Objective: Quote verbatim everything from the line containing "add_object(frond.name, points, faces, kind)" down to the line containing "if empty is", with both of those lines included and no others.
— Begin Dataset content —
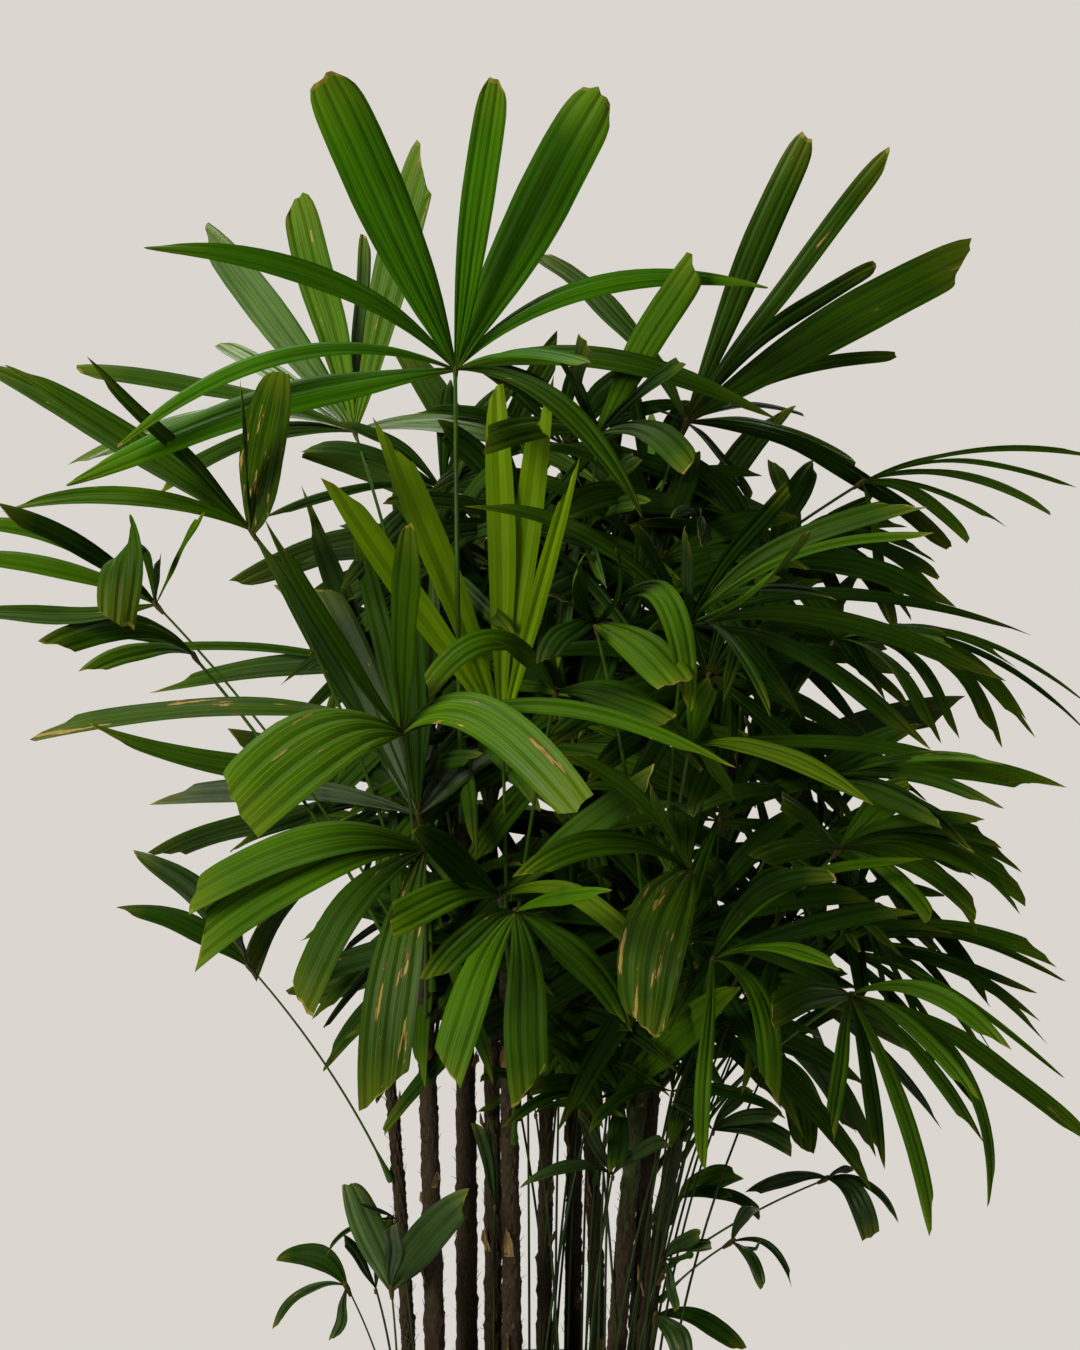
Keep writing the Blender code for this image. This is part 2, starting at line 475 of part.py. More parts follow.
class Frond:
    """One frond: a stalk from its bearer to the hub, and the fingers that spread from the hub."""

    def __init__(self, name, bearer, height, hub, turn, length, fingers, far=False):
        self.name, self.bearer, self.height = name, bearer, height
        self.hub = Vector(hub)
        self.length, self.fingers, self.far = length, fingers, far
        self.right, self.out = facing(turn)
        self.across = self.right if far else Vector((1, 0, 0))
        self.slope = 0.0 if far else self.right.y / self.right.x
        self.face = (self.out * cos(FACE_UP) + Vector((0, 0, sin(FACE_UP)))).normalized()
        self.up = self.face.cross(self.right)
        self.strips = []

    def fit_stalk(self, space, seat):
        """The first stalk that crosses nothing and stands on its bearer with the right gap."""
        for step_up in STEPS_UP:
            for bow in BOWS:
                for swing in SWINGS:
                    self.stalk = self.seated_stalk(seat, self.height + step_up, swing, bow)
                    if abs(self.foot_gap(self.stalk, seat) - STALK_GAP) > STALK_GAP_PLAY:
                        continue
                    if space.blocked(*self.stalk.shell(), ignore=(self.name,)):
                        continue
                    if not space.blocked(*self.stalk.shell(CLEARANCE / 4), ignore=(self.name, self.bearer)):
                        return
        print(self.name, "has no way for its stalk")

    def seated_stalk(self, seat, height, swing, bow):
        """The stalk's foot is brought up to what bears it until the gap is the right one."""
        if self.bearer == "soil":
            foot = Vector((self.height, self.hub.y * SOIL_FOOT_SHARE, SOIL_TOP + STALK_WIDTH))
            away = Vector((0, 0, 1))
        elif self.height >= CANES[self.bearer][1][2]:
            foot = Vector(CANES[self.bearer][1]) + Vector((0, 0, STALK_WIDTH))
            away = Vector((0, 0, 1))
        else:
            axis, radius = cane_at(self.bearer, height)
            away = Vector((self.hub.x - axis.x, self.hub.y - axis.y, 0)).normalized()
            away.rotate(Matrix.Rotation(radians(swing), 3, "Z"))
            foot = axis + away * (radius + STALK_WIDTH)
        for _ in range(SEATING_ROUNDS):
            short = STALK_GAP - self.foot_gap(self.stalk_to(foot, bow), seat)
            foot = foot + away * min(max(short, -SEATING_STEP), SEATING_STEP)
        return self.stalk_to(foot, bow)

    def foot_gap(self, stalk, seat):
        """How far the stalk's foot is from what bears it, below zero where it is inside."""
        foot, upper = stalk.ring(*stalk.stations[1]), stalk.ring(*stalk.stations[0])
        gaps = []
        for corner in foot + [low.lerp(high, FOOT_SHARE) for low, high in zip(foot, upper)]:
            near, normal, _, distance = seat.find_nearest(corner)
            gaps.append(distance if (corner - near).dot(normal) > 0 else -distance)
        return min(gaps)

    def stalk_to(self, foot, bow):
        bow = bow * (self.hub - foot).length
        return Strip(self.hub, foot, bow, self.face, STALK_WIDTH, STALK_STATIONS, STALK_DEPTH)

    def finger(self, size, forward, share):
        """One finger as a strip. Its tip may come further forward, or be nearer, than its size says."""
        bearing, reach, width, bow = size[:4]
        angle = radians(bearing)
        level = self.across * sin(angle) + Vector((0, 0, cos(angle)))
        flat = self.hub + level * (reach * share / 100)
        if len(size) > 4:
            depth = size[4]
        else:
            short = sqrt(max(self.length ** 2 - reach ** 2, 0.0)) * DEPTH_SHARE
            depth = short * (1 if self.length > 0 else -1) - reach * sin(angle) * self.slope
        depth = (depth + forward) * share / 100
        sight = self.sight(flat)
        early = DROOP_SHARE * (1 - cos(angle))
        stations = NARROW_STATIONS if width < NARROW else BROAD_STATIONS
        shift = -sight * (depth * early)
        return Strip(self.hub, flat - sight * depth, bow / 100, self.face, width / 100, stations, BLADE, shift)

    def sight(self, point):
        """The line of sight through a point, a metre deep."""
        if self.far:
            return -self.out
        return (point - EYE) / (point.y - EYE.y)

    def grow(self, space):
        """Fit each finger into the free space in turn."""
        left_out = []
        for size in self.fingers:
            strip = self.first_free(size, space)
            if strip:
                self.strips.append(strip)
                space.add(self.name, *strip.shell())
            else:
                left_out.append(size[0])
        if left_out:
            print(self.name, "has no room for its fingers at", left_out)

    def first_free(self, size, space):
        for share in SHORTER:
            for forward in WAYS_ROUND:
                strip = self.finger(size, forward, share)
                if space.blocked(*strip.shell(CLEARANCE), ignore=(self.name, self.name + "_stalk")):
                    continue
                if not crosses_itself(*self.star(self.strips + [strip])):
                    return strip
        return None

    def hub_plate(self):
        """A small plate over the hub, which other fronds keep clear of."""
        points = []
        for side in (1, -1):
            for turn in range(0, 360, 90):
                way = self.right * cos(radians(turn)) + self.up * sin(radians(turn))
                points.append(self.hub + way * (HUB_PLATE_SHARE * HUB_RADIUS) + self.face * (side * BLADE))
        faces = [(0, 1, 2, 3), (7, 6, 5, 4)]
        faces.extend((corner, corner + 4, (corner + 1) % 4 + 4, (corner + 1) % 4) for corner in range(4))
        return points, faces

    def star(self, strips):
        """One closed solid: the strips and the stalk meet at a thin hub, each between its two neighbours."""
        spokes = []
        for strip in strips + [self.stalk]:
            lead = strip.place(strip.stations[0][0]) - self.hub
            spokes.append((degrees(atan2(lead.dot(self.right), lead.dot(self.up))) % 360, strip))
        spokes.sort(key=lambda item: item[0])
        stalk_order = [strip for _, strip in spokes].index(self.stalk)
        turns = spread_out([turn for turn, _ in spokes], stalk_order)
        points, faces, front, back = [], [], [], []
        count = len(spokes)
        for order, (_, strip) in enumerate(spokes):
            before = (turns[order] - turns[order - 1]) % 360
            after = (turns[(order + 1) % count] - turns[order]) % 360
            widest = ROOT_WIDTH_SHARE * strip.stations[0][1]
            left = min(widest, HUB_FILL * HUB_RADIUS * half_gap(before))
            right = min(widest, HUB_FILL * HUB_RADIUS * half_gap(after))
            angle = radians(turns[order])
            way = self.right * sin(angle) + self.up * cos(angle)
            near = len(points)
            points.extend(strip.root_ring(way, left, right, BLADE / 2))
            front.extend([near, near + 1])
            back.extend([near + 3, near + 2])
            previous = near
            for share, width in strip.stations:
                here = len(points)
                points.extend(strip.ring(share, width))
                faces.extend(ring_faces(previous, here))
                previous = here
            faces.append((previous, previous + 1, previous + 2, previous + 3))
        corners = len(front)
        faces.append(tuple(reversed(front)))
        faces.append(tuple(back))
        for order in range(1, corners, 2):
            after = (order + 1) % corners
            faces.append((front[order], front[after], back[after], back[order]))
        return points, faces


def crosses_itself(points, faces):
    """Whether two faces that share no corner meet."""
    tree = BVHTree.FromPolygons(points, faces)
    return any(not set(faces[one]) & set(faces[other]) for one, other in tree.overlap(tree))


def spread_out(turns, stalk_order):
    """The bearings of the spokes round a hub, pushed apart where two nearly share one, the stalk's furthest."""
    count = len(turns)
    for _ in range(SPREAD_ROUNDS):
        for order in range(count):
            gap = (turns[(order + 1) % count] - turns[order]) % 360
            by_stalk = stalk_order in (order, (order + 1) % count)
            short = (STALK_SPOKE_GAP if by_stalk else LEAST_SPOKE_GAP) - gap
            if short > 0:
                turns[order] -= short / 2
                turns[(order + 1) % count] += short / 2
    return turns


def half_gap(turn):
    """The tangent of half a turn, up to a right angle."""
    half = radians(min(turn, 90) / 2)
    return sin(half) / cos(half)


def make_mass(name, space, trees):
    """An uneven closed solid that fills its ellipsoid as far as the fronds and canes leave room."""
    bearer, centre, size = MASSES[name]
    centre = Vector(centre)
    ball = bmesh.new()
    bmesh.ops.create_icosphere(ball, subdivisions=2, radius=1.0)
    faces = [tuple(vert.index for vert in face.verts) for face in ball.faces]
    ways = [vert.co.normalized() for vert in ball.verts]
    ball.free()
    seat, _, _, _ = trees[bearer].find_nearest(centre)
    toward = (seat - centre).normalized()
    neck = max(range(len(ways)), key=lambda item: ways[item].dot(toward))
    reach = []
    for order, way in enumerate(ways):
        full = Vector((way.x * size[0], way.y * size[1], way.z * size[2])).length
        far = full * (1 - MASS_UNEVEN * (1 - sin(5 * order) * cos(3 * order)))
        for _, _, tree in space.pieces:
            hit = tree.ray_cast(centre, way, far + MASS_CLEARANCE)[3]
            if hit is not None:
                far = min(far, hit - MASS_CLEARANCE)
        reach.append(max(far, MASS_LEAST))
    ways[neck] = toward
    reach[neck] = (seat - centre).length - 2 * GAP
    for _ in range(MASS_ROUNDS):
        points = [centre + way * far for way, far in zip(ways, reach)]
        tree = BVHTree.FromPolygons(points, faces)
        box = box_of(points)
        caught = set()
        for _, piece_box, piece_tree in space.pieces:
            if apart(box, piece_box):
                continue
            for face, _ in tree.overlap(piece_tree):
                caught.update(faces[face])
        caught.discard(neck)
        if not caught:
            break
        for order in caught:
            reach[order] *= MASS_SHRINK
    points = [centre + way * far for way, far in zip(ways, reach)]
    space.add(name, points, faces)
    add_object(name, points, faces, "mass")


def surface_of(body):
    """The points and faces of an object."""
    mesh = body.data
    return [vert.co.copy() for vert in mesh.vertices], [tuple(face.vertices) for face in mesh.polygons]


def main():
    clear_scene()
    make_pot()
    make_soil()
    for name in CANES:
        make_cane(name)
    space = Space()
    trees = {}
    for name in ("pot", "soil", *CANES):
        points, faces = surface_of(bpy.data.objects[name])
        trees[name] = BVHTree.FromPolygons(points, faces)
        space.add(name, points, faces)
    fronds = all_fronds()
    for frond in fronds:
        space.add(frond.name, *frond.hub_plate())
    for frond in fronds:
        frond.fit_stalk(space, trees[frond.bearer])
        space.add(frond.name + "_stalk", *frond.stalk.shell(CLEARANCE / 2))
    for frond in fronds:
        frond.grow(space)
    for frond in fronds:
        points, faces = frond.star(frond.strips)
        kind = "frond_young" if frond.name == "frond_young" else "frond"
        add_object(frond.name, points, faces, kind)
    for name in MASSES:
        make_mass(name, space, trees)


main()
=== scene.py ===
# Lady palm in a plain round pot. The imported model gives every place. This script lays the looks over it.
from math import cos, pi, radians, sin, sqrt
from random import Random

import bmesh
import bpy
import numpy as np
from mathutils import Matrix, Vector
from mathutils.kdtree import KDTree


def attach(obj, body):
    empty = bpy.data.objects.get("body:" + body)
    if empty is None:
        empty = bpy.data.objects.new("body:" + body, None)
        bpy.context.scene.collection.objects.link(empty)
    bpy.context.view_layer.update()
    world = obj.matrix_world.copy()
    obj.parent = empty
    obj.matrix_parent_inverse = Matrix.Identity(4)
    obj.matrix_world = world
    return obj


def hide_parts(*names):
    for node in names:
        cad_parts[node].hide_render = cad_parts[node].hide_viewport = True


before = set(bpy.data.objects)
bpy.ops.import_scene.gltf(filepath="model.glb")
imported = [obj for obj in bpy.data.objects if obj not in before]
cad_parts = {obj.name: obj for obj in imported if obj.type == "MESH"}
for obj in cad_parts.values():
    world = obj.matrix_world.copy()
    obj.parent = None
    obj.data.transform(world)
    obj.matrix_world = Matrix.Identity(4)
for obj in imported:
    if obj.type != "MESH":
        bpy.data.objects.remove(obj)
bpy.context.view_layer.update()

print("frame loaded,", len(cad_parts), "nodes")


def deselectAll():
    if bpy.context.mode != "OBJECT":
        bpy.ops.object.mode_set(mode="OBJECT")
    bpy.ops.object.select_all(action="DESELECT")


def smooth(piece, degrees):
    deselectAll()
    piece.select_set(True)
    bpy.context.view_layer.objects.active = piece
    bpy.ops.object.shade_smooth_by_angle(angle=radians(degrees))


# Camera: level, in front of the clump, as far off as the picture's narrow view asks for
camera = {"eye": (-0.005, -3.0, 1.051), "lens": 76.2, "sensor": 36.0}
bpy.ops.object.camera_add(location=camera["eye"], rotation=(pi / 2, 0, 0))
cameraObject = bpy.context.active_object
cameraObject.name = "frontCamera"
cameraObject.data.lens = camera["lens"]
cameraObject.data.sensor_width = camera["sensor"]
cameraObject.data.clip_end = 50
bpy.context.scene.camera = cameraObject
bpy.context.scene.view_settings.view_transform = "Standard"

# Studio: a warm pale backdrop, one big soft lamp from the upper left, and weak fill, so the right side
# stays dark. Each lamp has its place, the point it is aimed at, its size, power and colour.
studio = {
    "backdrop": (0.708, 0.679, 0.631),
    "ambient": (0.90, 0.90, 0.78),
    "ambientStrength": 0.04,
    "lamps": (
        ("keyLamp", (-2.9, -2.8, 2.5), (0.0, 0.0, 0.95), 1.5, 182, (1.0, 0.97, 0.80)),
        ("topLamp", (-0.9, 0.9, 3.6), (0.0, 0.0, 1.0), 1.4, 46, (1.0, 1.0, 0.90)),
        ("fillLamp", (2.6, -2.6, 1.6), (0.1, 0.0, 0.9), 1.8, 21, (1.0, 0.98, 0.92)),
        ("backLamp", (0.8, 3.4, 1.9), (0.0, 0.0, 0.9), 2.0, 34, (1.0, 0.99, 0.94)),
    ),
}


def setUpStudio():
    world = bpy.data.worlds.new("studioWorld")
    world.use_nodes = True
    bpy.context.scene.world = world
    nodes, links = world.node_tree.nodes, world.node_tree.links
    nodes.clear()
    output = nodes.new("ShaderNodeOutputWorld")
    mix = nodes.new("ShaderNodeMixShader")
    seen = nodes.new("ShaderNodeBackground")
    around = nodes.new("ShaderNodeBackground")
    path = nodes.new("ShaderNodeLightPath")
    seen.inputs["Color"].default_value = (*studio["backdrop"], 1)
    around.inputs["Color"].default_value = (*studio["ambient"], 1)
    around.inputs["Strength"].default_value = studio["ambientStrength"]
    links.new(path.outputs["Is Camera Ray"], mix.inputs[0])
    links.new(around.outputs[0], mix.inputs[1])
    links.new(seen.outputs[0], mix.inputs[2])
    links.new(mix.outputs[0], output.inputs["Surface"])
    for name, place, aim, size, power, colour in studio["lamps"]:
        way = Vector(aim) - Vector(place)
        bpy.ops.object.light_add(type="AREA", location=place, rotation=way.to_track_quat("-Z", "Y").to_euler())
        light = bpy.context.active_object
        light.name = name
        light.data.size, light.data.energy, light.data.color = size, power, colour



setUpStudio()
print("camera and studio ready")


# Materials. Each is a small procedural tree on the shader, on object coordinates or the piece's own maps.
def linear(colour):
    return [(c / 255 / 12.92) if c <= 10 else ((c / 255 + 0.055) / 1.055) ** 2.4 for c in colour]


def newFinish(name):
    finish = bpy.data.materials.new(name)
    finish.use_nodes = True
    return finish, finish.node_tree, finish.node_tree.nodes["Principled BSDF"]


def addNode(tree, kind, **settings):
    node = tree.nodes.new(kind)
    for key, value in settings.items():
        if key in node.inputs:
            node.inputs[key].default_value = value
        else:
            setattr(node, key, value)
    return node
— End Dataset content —
Task solution:
        add_object(frond.name, points, faces, kind)
    for name in MASSES:
        make_mass(name, space, trees)


main()
=== scene.py ===
# Lady palm in a plain round pot. The imported model gives every place. This script lays the looks over it.
from math import cos, pi, radians, sin, sqrt
from random import Random

import bmesh
import bpy
import numpy as np
from mathutils import Matrix, Vector
from mathutils.kdtree import KDTree


def attach(obj, body):
    empty = bpy.data.objects.get("body:" + body)
    if empty is None:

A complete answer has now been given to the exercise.